As part of the project over 580 potential CO2 storage sites in the UK Continental Shelf (UKCS) were reviewed and through a selection process limited the in depth study to five storage sites: Hamilton, Viking A, Bunter, Captain and Forties 5. Criteria for the selection process that was translated into a score for each site included: having a diversity of sites, having ample 3D seismic coverage of the given site, assessing the potential for enhanced oil recovery of the site (if the latter is a depleted oil field), the reservoir injectivity at the site, and the type of budget required to develop the site.

Hazel also described some of the remaining challenges for each of the five sites selected. The Hamilton and Viking A fields being depleted gas fields are challenged with CO2 phase management in the field since CO2 would be initially injected in gas phase and then with field maturity CO2 would eventually be injected in dense phase. The Bunter field is challenged with assuring long term injectivity, while the Captain and Forties 5 saline aquifer fields are challenged with a potentially low CO2 storage efficiency due to the CO2 plume movement with brine. The report will provide more information on the maturity of these five fields and the operational and capital costs involved in developing them. This study assesses that, although some infrastructure is available around certain sites, the reuse of such is unlikely leaving well facilities costs high. In addition, Hazel points out that these 5 sites only account for about 2% of the storage potential for CO2 in the UKCS.

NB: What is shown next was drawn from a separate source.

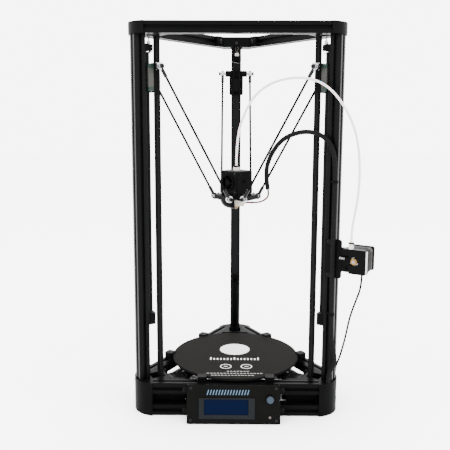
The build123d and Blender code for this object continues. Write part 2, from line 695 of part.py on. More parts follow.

Kumar Patchigolla (Cranfield University) – CO2 pipeline transport issues
During this presentation Dr. Patchigolla presents Cranfield University’s work on the development of corrosion testing in the context of CO2 transport pipelines as part of the MATTRAN project. This corrosion testing is undergone for bare alloys that would be used for such pipelines and conducted over a range of expected CO2 purities under realistic pipeline conditions. Carbon dioxide would typically be at dense phase conditions and is tested in the presence of SO2 and water. Gaseous CO2 is transformed into dense phase by reaching the supercritical region; above 90 bar and 40C. Dr. Patchigolla describes the experimental kit used to conduct such tests (seen in the presentation slides) limiting the SO2 content to 500ppm. Hence the main parameters impacting pipelines are concluded to be: temperature, pressure, presence of SO2, presence of water, flow regime and flow velocity. The experiments are accelerated in order to conclude on these effects on pipeline corrosion in manageable amounts of time and show that increased hours of exposure leads to higher rates of corrosion in all circumstances. This is more or less severe depending on the type of alloy used.

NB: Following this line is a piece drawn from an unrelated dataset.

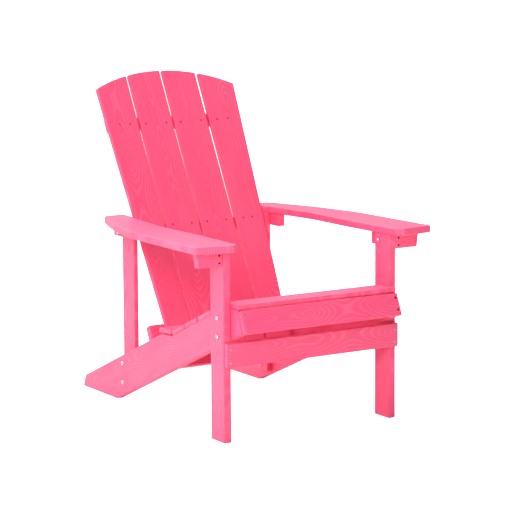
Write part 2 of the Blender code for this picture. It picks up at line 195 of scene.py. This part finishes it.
def metal(name, colour, roughness, worn):
    """Fastener metal with fine turning marks, and tarnish that darkens it to worn."""
    material = bpy.data.materials.new(name)
    nodes = Graph(material)
    place = nodes.node("ShaderNodeTexCoord").outputs["Object"]
    marks = nodes.noise(place, 2600.0, 2.0, 0.6)
    tarnish = nodes.noise(place, 420.0, 3.0, 0.6)
    dull = tuple(channel * worn for channel in colour[:3]) + (1.0,)
    tone = nodes.mix(nodes.smooth(tarnish, 0.4, 0.75, 0.0, 0.7), colour, dull)
    nodes.put(nodes.shader.inputs["Base Color"], tone)
    nodes.put(nodes.shader.inputs["Roughness"], nodes.add(nodes.times(marks, 0.12), roughness))
    nodes.shader.inputs["Metallic"].default_value = 1.0
    nodes.bump(marks, 0.00004)
    return material


LUMBER = plastic_lumber()
BRIGHT = metal("bolt_steel", (0.56, 0.54, 0.56, 1.0), 0.10, 0.65)
DARK = metal("screw_steel", (0.045, 0.022, 0.028, 1.0), 0.42, 0.55)
SILVER = metal("silver_screw_steel", (0.52, 0.48, 0.49, 1.0), 0.22, 0.6)


# ---------------------------------------------------------------- boards
X, Y, Z = Vector((1, 0, 0)), Vector((0, 1, 0)), Vector((0, 0, 1))
SEAT_OUT = Vector((0, math.sin(RAIL_SLOPE), math.cos(RAIL_SLOPE)))
RAIL_RUN = Vector((0, -math.cos(RAIL_SLOPE), math.sin(RAIL_SLOPE)))    # forwards and up
BACK_UP = Vector((0, math.sin(RECLINE), math.cos(RECLINE)))
BACK_OUT = Vector((0, -math.cos(RECLINE), math.sin(RECLINE)))
GRAINS = (                   # name's start, direction along the board, direction through it
    ("back_slat", BACK_UP, BACK_OUT),
    ("back_stretcher", X, BACK_OUT),
    ("back_", X, BACK_UP),
    ("side_rail", RAIL_RUN, X),
    ("front_leg", Z, X),
    ("rear_post", Z, X),
    ("armrest", Y, Z),
    ("arm_bracket", X, Y),
    ("arm_cleat", Y, X),
    ("front_apron", X, Y),
    ("seat_front_board", X, RAIL_RUN),
    ("seat_board_1", X, Z),
    ("seat_board", X, SEAT_OUT),
)


def grain_of(name):
    for start, run, face in GRAINS:
        if name.startswith(start):
            return run, face
    raise KeyError(name)


def lay_grain(board, chance):
    """Store the board's own coordinates and its pith, from which the grain is worked out."""
    run, face = grain_of(board.name)
    across = face.cross(run)
    middle = sum(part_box(board.name), Vector()) / 2.0
    start = chance.uniform(2.0, 60.0)
    offset = chance.uniform(-0.022, 0.022)
    mesh = board.data
    coords = mesh.attributes.new("board", "FLOAT_VECTOR", "POINT")
    pith = mesh.attributes.new("pith", "FLOAT_VECTOR", "POINT")
    for vertex, where, rings in zip(mesh.vertices, coords.data, pith.data):
        spot = vertex.co - middle
        where.vector = (spot.dot(run) + start, spot.dot(across), spot.dot(face))
        rings.vector = (0.0, offset, 0.0)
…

Eva Sanchez Fernandes (Heriot-Watt University) – Development of Flexible CCS Offshore (FleCCSnet)
Dr. Fernandez describes her work on investigating the link between storage properties and CO2 injection flow and variations in order to highlight some of the key uncertainties and risks involved in a lack of understanding of store properties. Understanding these uncertainties are then key to be able to design a flexible pipeline network for CCS. The storage properties used to conduct the flow analysis of CO2 include:

  • Depth and capacity
  • Subsurface temperature and pressure conditions
  • Geothermal gradient
  • Lithostatic and fracture gradient
  • Permeability
  • Porosity

In this work Dr. Fernandez uses Aspen plus to model the storage site and considers 3 scenarios for stores: open gas field (no pressure change with time), saline formation and a depleted gas field (constant pressure change with time). Some of the assumptions made for this study includes using a maximum pipeline diameter whilst minimizing the number of wells because the cost of drilling more wells is higher than the risk of having a phase change with larger diameter wells. One of the main conclusions from this study is that it is more simple and more viable to adjust the flow of CO2 into the store site depending on its characteristics (with permeability having the largest effect on CO2 injection) rather than risking reduced storage efficiency due to flow variability. This methodology is found to be a very useful way of screening various storage sites as a function of some of their key characteristics.